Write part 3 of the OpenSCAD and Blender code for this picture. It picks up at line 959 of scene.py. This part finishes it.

------------------------------------------------

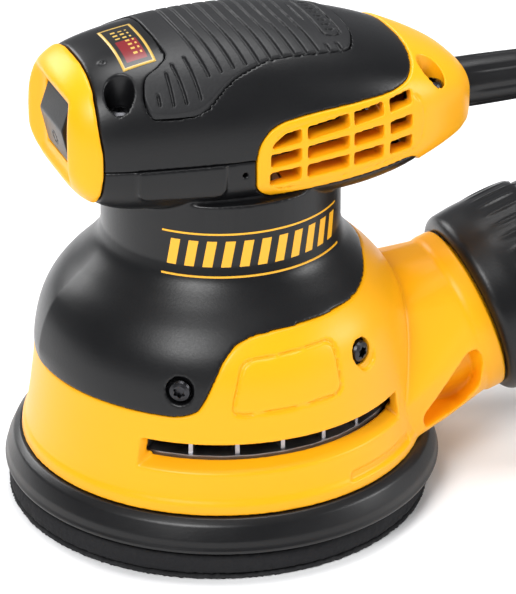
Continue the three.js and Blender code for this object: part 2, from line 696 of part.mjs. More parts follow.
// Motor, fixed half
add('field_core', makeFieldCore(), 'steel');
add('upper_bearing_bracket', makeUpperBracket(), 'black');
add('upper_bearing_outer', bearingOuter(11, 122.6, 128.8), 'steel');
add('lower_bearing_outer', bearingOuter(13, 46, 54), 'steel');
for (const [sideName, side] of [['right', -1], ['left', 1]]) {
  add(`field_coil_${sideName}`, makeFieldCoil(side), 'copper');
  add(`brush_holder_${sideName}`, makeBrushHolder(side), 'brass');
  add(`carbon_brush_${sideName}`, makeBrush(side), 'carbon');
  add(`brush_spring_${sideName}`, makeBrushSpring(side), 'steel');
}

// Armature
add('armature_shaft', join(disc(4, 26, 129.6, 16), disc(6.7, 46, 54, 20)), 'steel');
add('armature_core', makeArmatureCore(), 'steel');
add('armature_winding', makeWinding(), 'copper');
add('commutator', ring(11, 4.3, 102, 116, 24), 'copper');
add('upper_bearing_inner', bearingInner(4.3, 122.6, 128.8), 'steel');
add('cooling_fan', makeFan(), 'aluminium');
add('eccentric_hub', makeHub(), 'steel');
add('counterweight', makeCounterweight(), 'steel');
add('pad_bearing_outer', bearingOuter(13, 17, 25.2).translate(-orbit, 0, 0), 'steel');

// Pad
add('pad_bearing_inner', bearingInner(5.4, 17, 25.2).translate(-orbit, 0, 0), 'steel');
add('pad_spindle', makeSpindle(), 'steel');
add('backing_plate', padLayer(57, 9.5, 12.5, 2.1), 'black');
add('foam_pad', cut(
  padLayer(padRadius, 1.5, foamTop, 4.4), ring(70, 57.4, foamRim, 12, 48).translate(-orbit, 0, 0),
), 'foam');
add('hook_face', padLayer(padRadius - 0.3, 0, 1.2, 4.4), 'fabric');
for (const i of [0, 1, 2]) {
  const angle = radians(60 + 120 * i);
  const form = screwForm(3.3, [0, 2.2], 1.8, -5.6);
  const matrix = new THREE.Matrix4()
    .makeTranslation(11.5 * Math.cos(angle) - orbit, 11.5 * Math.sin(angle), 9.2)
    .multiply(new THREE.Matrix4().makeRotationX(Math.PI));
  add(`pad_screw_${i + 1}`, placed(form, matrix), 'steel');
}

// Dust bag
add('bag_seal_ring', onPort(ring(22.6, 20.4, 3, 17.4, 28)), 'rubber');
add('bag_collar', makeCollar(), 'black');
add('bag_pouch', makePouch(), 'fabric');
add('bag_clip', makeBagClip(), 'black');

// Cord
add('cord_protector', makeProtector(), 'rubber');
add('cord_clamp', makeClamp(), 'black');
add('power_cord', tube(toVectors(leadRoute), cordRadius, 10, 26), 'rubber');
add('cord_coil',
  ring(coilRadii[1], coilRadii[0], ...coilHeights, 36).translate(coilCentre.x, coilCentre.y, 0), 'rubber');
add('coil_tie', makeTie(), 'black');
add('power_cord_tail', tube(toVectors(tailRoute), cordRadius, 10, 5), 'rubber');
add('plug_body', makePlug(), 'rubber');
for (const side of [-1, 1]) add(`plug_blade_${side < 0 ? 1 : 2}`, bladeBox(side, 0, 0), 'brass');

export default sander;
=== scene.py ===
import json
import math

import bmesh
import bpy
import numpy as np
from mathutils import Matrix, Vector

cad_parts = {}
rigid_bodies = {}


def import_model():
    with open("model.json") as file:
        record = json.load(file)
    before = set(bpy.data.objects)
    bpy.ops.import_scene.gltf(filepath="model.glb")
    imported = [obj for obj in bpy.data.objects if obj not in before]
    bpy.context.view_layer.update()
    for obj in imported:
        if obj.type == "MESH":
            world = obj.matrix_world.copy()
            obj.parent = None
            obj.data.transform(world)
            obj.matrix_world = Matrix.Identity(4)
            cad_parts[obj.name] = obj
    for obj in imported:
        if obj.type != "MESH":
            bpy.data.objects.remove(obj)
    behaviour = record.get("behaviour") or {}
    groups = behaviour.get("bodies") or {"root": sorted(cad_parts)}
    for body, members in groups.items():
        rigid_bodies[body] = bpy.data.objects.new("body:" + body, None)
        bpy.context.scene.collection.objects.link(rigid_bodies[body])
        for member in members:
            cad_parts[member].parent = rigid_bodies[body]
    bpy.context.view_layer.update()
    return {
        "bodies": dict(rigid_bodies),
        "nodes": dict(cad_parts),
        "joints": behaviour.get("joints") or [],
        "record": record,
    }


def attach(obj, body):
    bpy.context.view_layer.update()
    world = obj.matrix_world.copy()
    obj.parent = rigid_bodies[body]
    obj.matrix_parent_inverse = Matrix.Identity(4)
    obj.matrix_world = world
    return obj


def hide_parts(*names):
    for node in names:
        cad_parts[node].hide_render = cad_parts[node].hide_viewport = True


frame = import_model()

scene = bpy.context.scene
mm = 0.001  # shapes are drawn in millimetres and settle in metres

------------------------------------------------

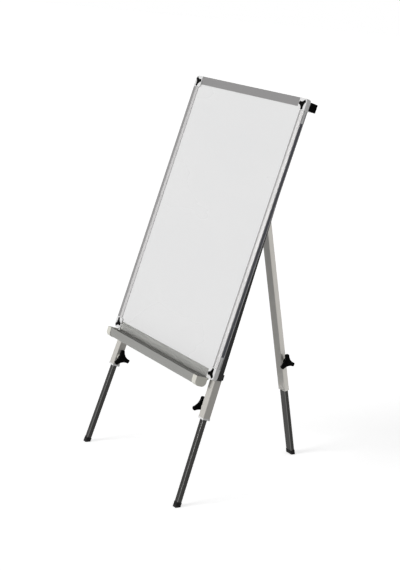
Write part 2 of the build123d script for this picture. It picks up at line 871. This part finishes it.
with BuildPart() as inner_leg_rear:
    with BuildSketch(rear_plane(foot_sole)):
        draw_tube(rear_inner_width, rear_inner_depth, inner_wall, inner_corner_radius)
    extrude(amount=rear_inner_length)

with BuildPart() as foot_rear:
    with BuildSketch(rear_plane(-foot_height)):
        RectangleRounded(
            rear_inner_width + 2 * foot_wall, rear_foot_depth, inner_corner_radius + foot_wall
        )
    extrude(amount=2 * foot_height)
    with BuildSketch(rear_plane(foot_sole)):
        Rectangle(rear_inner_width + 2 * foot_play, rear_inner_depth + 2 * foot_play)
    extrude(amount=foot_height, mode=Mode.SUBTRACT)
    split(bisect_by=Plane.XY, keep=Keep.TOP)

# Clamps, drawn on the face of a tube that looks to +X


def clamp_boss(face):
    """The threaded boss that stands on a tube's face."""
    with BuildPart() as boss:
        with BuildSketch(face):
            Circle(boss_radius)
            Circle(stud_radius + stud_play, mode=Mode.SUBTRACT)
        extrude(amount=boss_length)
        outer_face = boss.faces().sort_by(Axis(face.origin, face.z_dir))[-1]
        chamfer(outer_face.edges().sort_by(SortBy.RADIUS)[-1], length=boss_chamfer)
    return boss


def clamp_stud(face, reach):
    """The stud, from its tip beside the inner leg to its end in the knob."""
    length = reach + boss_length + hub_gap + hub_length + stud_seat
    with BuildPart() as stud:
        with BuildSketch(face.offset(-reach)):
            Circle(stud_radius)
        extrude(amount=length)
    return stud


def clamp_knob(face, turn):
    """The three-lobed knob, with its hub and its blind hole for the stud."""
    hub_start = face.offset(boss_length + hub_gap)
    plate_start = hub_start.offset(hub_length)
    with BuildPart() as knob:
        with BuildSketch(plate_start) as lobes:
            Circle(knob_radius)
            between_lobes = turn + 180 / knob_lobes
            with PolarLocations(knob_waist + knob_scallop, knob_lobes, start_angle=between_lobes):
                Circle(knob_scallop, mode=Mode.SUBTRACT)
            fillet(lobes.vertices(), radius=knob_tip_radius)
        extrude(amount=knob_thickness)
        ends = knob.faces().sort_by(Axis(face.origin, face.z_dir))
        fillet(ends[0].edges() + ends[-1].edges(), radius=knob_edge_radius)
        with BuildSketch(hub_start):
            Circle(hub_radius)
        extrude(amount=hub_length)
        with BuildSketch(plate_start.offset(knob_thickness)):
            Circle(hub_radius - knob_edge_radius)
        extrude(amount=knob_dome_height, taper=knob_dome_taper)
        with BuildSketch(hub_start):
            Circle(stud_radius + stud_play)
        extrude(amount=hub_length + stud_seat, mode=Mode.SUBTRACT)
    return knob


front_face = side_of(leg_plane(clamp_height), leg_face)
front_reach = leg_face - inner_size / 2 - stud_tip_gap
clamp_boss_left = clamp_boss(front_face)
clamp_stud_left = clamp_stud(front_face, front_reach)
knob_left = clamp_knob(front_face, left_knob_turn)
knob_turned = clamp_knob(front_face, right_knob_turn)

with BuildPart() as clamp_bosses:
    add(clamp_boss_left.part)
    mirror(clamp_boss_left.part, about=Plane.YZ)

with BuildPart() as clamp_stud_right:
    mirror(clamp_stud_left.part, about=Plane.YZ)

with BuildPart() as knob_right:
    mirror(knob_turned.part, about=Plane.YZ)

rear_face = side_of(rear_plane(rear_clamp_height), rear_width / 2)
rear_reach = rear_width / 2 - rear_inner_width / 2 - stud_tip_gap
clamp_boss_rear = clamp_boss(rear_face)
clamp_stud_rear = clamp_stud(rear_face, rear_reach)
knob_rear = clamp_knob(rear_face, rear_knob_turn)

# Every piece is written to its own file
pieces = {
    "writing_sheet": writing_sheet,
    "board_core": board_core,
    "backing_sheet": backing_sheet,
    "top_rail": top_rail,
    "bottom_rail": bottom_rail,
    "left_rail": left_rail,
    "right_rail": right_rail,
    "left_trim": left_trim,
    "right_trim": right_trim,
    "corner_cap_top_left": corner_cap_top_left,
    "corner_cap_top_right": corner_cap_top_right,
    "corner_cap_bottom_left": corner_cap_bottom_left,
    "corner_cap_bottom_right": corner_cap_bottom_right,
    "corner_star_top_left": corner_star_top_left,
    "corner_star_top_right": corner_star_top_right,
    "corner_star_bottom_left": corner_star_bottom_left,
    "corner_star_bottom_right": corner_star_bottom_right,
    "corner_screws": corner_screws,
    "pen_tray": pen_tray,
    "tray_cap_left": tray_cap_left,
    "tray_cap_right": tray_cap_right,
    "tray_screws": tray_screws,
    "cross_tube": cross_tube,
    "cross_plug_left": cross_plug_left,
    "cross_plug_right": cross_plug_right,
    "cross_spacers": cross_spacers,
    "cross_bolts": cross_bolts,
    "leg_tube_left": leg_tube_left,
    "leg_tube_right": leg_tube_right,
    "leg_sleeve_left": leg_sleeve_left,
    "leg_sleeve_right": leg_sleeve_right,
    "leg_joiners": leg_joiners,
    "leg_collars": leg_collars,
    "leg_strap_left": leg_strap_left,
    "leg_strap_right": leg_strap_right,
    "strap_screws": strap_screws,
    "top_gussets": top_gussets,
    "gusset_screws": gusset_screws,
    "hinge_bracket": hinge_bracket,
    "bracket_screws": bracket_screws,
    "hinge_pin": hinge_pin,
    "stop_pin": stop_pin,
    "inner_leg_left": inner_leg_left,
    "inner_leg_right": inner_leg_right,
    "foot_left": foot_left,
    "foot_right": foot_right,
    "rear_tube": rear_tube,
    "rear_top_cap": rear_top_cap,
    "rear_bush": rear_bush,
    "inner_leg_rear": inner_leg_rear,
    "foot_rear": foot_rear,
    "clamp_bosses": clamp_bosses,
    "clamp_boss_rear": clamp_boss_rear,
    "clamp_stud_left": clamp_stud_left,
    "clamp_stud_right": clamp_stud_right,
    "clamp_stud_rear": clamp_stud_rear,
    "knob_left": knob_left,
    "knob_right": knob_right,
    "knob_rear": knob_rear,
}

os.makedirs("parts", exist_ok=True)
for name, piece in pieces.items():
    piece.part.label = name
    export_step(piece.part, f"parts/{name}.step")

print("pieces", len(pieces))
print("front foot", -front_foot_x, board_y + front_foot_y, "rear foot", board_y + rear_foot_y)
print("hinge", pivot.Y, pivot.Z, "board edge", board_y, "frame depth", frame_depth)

------------------------------------------------

**To be done:** Search the data for "Identity" and list every line in which it occurs.

**Solution for this exercise:**
            obj.matrix_world = Matrix.Identity(4)
    obj.matrix_parent_inverse = Matrix.Identity(4)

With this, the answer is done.